There is often concern that getting patients to theatre quickly means less time to optimise medical comorbidities and risking further postoperative complications. However, this wasn’t borne out in the Hip Attack trial, which compared hip surgery at six hours versus standard care (a median of 24 hours).1 There are few medical scenarios that warrant delaying theatre (which Dr Ben Slater and I talk about), and I think the change of standard reflects the group consensus that we need to operate as soon as possible for best outcomes.

Questions around the potential futility of surgical intervention for fractured NOFs continue to arise (e.g. death 24–36 hours post-surgery). How would you address these?
This is an important topic, but a difficult question to give a prescriptive answer to, as merit of surgical intervention must be assessed on a case-by-case basis. Needless to say, a decision to not operate on a hip fracture must be a patient-centred conversation, with shared decision-making with our surgical, anaesthetic and palliative care colleagues.

Since we know optimal pain relief comes from fixing the hip, choosing a non-operative approach also needs to be a practical and well-considered plan, with thought given as to how and where the patient will receive optimal palliative care.

One of the studies I discussed during my presentation looked at American Society of Anesthesiologists (ASA) physical status classification system grade and death rates post hip fracture surgery using data from the UK hip fracture registry.2 They demonstrated that even the most frail and unwell patients (ASA 4 and 5) largely survived the first few days after surgery. They concluded that operative management would still help manage pain in these patients, despite the guarded prognosis. I tend to fall into this category of thinking, to be honest. I thought the authors of this paper put it beautifully when they said, ‘… we must not underestimate the benefit of surgery, even for dying patients, which can allow them to spend their final days in comfort and dignity’.

You touched on frailty in your presentation. What preventative measures can individuals and families engage in to mitigate this?
Frailty is a physiological decline, associated with ageing, that results in a state of vulnerability. Unsurprisingly, patients who suffer a hip fracture and are also frail have worse outcomes. The latest Hip Fracture Clinical Care Standard recommends that we screen all hip fracture patients for frailty on admission. Once we identify frailty, it is important we create individualised care plans for these patients to prevent deterioration and minimise the risk of hospital-related harms.

Preventing frailty is centred around reducing risk factors and encouraging healthy ageing.

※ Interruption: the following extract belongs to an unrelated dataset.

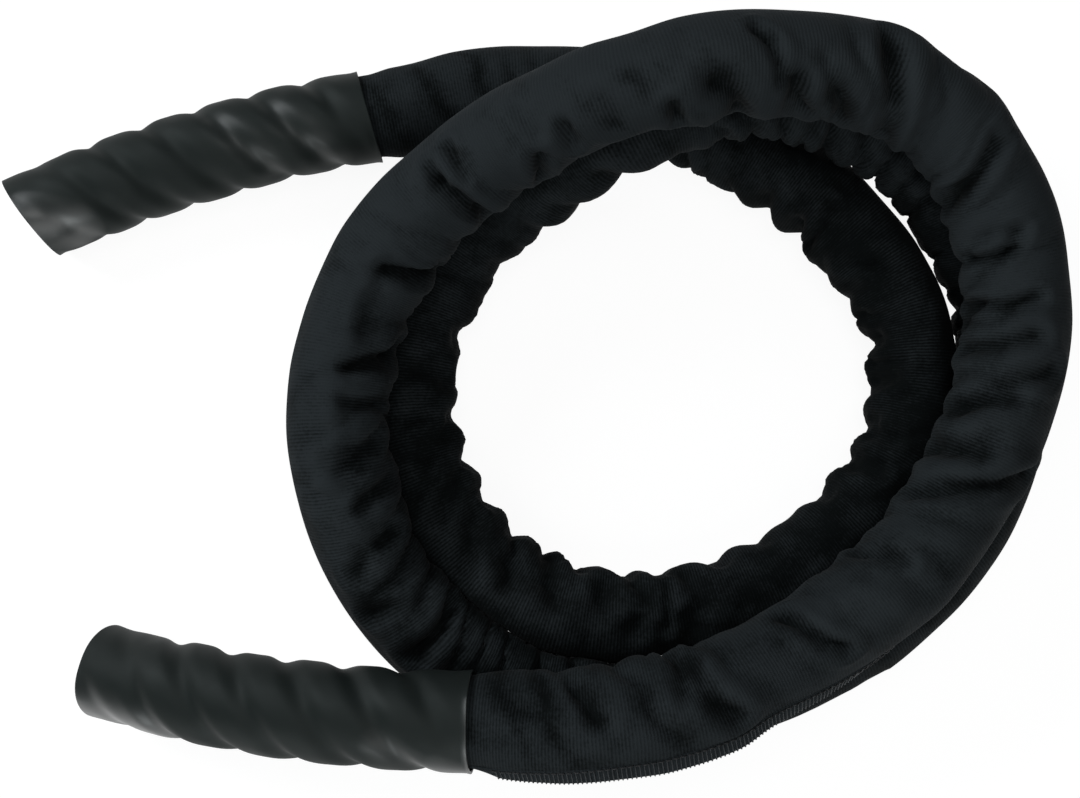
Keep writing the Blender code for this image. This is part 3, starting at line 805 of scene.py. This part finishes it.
# ---------------------------------------------------------------- Strands
# Three strands of polyester fibre, twisted round each other to the right along the whole rope. They show
# only in the two cut ends, and the second end is cut at a slant.
strand_sides = 16
strand_rings = np.linspace(1 * MM, rope_length - 1 * MM, 640)
strand_offset = 9.9 * MM
strand_radius = 8.5 * MM
cut_slant = 0.22
cut_reach = 60 * MM
bound_share, sleeved_share = 0.04, 0.20


def cut_back(distance, angle, radius):
    """Where a point near the slanted end lies along the rope."""
    near = np.clip(1 - (rope_length - distance) / cut_reach, 0, 1)
    return distance - near * cut_slant * (grip_radius + radius * np.cos(angle))


def drawn_in(distance):
    """The rope is thinner where the tape binds its ends: 0 under the tape, 1 from 44 mm on."""
    return ease((np.minimum(distance, rope_length - distance) - 28 * MM) / (16 * MM))


strand_material, tree, shader = new_material("strand_fibre", (0.02, 0.02, 0.021), {
    "Roughness": 0.7, "Specular IOR Level": 0.3})
hairs = add_grain(tree, shader, scale=1400, detail=3, strength=0.6, distance=0.3 * MM)
tone = add_ramp(tree, (0.3, (0.010, 0.010, 0.0105)), (0.75, (0.034, 0.035, 0.037)))
join(tree, (hairs, "Grain", tone, "Fac"), (tone, "Color", shader, "Base Color"))

# The strands are drawn smaller where the sleeve hides them, so that its folds can dip in
sleeved = np.clip((np.minimum(strand_rings, rope_length - strand_rings) - grip_length) / (30 * MM), 0, 1)
pull = 0.96 + bound_share * drawn_in(strand_rings) - sleeved_share * sleeved
sides = np.arange(strand_sides) * TURN / strand_sides
for strand in range(3):
    lay = lay_start + TURN * strand / 3 + TURN * strand_rings / lay_length
    x = (strand_offset * pull * np.cos(lay))[:, None] + (strand_radius * pull)[:, None] * np.cos(sides)
    y = (strand_offset * pull * np.sin(lay))[:, None] + (strand_radius * pull)[:, None] * np.sin(sides)
    around, reach = np.arctan2(y, x), np.hypot(x, y)
    tube = beside(cut_back(strand_rings[:, None] + 0 * x, around, reach), around, reach)
    points, faces = closed_tube(tube, inwards=True)
    piece = new_piece("laid_strand_%d" % (strand + 1), points, faces, strand_material)
    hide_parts("strand_%d" % (strand + 1))

# ---------------------------------------------------------------- End tape
# Black cloth tape, wound twice round each cut end before the grip goes on, so that the strands don't open.
# The grip covers it, and only its edge shows in the cut end.
tape_sides = 48
tape_rows = np.linspace(1.5, 24, 12)[:, None] * MM
tape_outside = 19.2 * MM
tape_inside = 17.9 * MM
lowest_outside, lowest_inside = 0.15 * MM, 1.2 * MM


def make_shell(name, node, material, from_end, end, inwards, outer, inner, side_count):
    """An open tube with a wall, from rows of distances from an end of the rope."""
    sides = np.arange(side_count) * TURN / side_count
    distance = end + inwards * (from_end + 0 * sides[None, :])
    count = len(from_end)
    walls = []
    for radius, lowest in ((outer, lowest_outside), (inner, lowest_inside)):
        reach = radius(distance, sides[None, :])
        wall = beside(cut_back(distance, sides[None, :], reach), sides[None, :], reach)
        wall[..., 2] = np.maximum(wall[..., 2], lowest)
        walls.append(wall.reshape(-1, 3))
    last, first_inner, over = (count - 1) * side_count, count * side_count, inwards > 0
    faces = (tube_faces(count, side_count, 0, over) + tube_faces(count, side_count, first_inner, not over)
             + rim_faces(0, first_inner, side_count, over)
             + rim_faces(last, first_inner + last, side_count, not over))
    piece = new_piece(name, np.concatenate(walls), faces, material)
    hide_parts(node)
    return piece


def even_wall(radius):
    """A wall that is as far from the rope's line everywhere."""
    return lambda distance, angle: radius + 0 * distance


tape_material, tree, shader = new_material("end_tape", (0.012, 0.012, 0.013), {"Roughness": 0.6})
add_grain(tree, shader, scale=500, detail=2, strength=0.3, distance=0.15 * MM)
for name, node, end, inwards in (("tape_a", "end_binding_a", 0, 1),
                                 ("tape_b", "end_binding_b", rope_length, -1)):
    make_shell(name, node, tape_material, tape_rows, end, inwards,
               even_wall(tape_outside), even_wall(tape_inside), tape_sides)

# ---------------------------------------------------------------- Grips
# A tube of black heat-shrink film over the bare rope at each end, 176 and 172 mm long and open at both ends.
# It has drawn itself down over the strands, so it shows their lay as soft slanted lobes, and stays round over
# the end's tape.
grip_sides = 96
film_radius = 21.0 * MM
film_rise = 0.5 * MM
film_wall = 1.1 * MM
mouth_lip, mouth_lip_width = 0.4, 1.5 * MM
film_material, tree, shader = new_material("shrink_film", (0.0072, 0.0104, 0.0098), {
    "Specular IOR Level": 0.26, "Specular Tint": (0.93, 1.0, 0.98, 1),
    "Coat IOR": 1.7, "Coat Roughness": 0.4})
add_grain(tree, shader, scale=1100, detail=3, strength=0.15, distance=0.1 * MM)
coordinates = add_node(tree, "ShaderNodeTexCoord")
rubbed = add_node(tree, "ShaderNodeTexNoise", {"Scale": 38, "Detail": 4})
polish = add_node(tree, "ShaderNodeMapRange", {
    "From Min": 0.3, "From Max": 0.7, "To Min": 0.56, "To Max": 0.70})
shine = add_node(tree, "ShaderNodeAttribute", attribute_name="shine")
smooth = add_node(tree, "ShaderNodeMath", {1: -0.15}, operation="MULTIPLY_ADD")
join(tree, (coordinates, "Object", rubbed, "Vector"), (rubbed, "Fac", polish, "Value"),
     (shine, "Fac", smooth, 0), (polish, "Result", smooth, 2), (smooth, 0, shader, "Roughness"),
     (shine, "Fac", shader, "Coat Weight"))


def make_grip(name, node, end, inwards, mouth, mouth_slant, lay, crest_at, groove_depth, polished):
    """A grip from an end of the rope to its mouth, with grooves between the strands and polished places."""
    def outer(distance, angle):
        from_end = np.minimum(distance, rope_length - distance)
        lobed = np.clip((mouth - from_end - 4 * MM) / (16 * MM), 0, 1)
        groove = (0.5 - 0.5 * np.cos(3 * (angle - TURN * (distance - crest_at) / lay))) ** 2.4
        free = drawn_in(distance + inwards * 6 * MM)
        wave = (0.25 * soft_noise(distance, angle, cell=24 * MM, cells_round=5, seed=31)
                + 0.12 * soft_noise(distance, angle, cell=7 * MM, cells_round=13, seed=32))
        wave += mouth_lip * np.exp(-((mouth - from_end) / mouth_lip_width) ** 2)
        return (film_radius + film_rise * free - groove_depth * groove * lobed * (0.35 + 0.65 * free)
                + wave * MM)

    def inner(distance, angle):
        return outer(distance, angle) - film_wall

    sides = np.arange(grip_sides) * TURN / grip_sides
    share = np.concatenate([[0, 0.003], np.linspace(0.01, 0.99, 150), [0.997, 1]])[:, None]
    from_end = share * (mouth + mouth_slant * (np.cos(sides) - 1) / 2)[None, :]
    piece = make_shell(name, node, film_material, from_end, end, inwards, outer, inner,
                       grip_sides)
    glossy = np.zeros_like(from_end)
    for width, strength, *line in polished:
        near = 1.25 - fold_distance(from_end, sides[None, :] + 0 * share, line) / width
        glossy = np.maximum(glossy, strength * np.clip(near, 0, 1))
    paint(piece, "shine", np.tile(glossy.ravel(), 2))


# The film is polished on a few lobes and where it lies smooth. Each polished line has half its width and how
# bright it is, then the places that it runs through, from the end in millimetres and round in degrees.
make_grip("shrink_grip_a", "grip_a", end=0, inwards=1, mouth=176 * MM, mouth_slant=0, lay=82 * MM,
          crest_at=104 * MM, groove_depth=2.3 * MM, polished=(
              (15, 1.0, 0, 140, 20, 150, 36, 165), (7, 0.3, 140, 118, 148, 134, 158, 150),
              (9, 0.6, 162, 156, 176, 172), (1.3, 0.7, 175.6, 60, 175.6, 170)))
make_grip("shrink_grip_b", "grip_b", end=rope_length, inwards=-1, mouth=172 * MM, mouth_slant=5 * MM,
          lay=75 * MM, crest_at=rope_length - 87.8 * MM, groove_depth=2.0 * MM, polished=(
              (13, 1.0, 0, 72, 9, 56, 18, 38), (8, 0.26, 103, 105, 111, 77, 120, 32),
              (8, 0.26, 129, 105, 139, 70, 150, 25)))

# ---------------------------------------------------------------- Floor and light
# A white floor that the camera and reflections see as bright, but that lights the rope only dimly from below.
# A window stands to the upper left of the coil and a low one to its lower left, with two weak lamps overhead.
floor_mesh = bpy.data.meshes.new("floor")
shape = bmesh.new()
bmesh.ops.create_grid(shape, x_segments=1, y_segments=1, size=4)
shape.to_mesh(floor_mesh)
shape.free()
floor = bpy.data.objects.new("floor", floor_mesh)
scene.collection.objects.link(floor)
floor_material = bpy.data.materials.new("white_floor")
floor_material.use_nodes = True
tree = floor_material.node_tree
tree.nodes.clear()
output = add_node(tree, "ShaderNodeOutputMaterial")
lit = add_node(tree, "ShaderNodeBsdfDiffuse", {"Color": (0.16, 0.16, 0.16, 1)})
glow = add_node(tree, "ShaderNodeEmission", {"Strength": 0.92})
both = add_node(tree, "ShaderNodeAddShader")
matt = add_node(tree, "ShaderNodeBsdfDiffuse", {"Color": (0.25, 0.25, 0.25, 1)})
light_path = add_node(tree, "ShaderNodeLightPath")
camera_or_glossy = add_node(tree, "ShaderNodeMath", operation="MAXIMUM")
white_rays = add_node(tree, "ShaderNodeMath", operation="MAXIMUM")
seen = add_node(tree, "ShaderNodeMixShader")
join(tree, (lit, 0, both, 0), (glow, 0, both, 1), (light_path, "Is Camera Ray", camera_or_glossy, 0),
     (light_path, "Is Glossy Ray", camera_or_glossy, 1), (camera_or_glossy, 0, white_rays, 0),
     (light_path, "Is Transmission Ray", white_rays, 1), (white_rays, 0, seen, "Fac"),
     (matt, 0, seen, 1), (both, 0, seen, 2), (seen, 0, output, "Surface"))
floor_mesh.materials.append(floor_material)

world = bpy.data.worlds.new("studio")
scene.world = world
world.use_nodes = True
tree = world.node_tree
dim = tree.nodes["Background"]
dim.inputs["Color"].default_value = (0.93, 0.96, 1.0, 1)
dim.inputs["Strength"].default_value = 0.05
white = add_node(tree, "ShaderNodeBackground", {"Color": (1, 1, 1, 1)})
light_path = add_node(tree, "ShaderNodeLightPath")
seen = add_node(tree, "ShaderNodeMixShader")
join(tree, (light_path, "Is Camera Ray", seen, "Fac"), (dim, 0, seen, 1), (white, 0, seen, 2),
     (seen, 0, tree.nodes["World Output"], "Surface"))


def soft_lamp(name, place, size, power, colour=(1, 1, 1)):
    """A lamp with a wide face, turned towards the middle of the coil."""
    data = bpy.data.lights.new(name, "AREA")
    data.shape = "RECTANGLE"
    data.size, data.size_y = size
    data.energy = power
    data.color = colour
    lamp = bpy.data.objects.new(name, data)
    lamp.location = place
    lamp.rotation_euler = (-Vector(place)).to_track_quat("-Z", "Y").to_euler()
    scene.collection.objects.link(lamp)


soft_lamp("window", (-1.15, 0.75, 0.95), (0.8, 0.8), 15.5, (0.93, 0.97, 1.0))
soft_lamp("low_window", (-0.45, -1.4, 0.5), (0.9, 0.55), 7.5, (0.90, 0.94, 0.95))
soft_lamp("above", (0.1, 0.2, 1.6), (0.8, 0.8), 5.5)
soft_lamp("near", (0.2, -1.0, 1.2), (0.9, 0.9), 4.5)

Recommendations with an evidence base include exercise (especially resistance training), medication rationalisation (as we get older and accumulate prescriptions), remaining up to date on vaccinations, maintaining adequate calorie and protein intake, stopping smoking and excess alcohol intake, and maintaining social connectivity.

You can find more information here: Orthopaedic care using Quality Improvement activities.



References
1.    Investigators HA. Accelerated surgery versus standard care in hip fracture (HIP ATTACK): an international, randomised, controlled trial. Lancet. 2020;395(10225):698-708.
2.    Johansen A, Tsang C, Boulton C, Wakeman R, Moppett I. Understanding mortality rates after hip fracture repair using ASA physical status in the National Hip Fracture Database. Anaesthesia. 2017;72(8):961-6.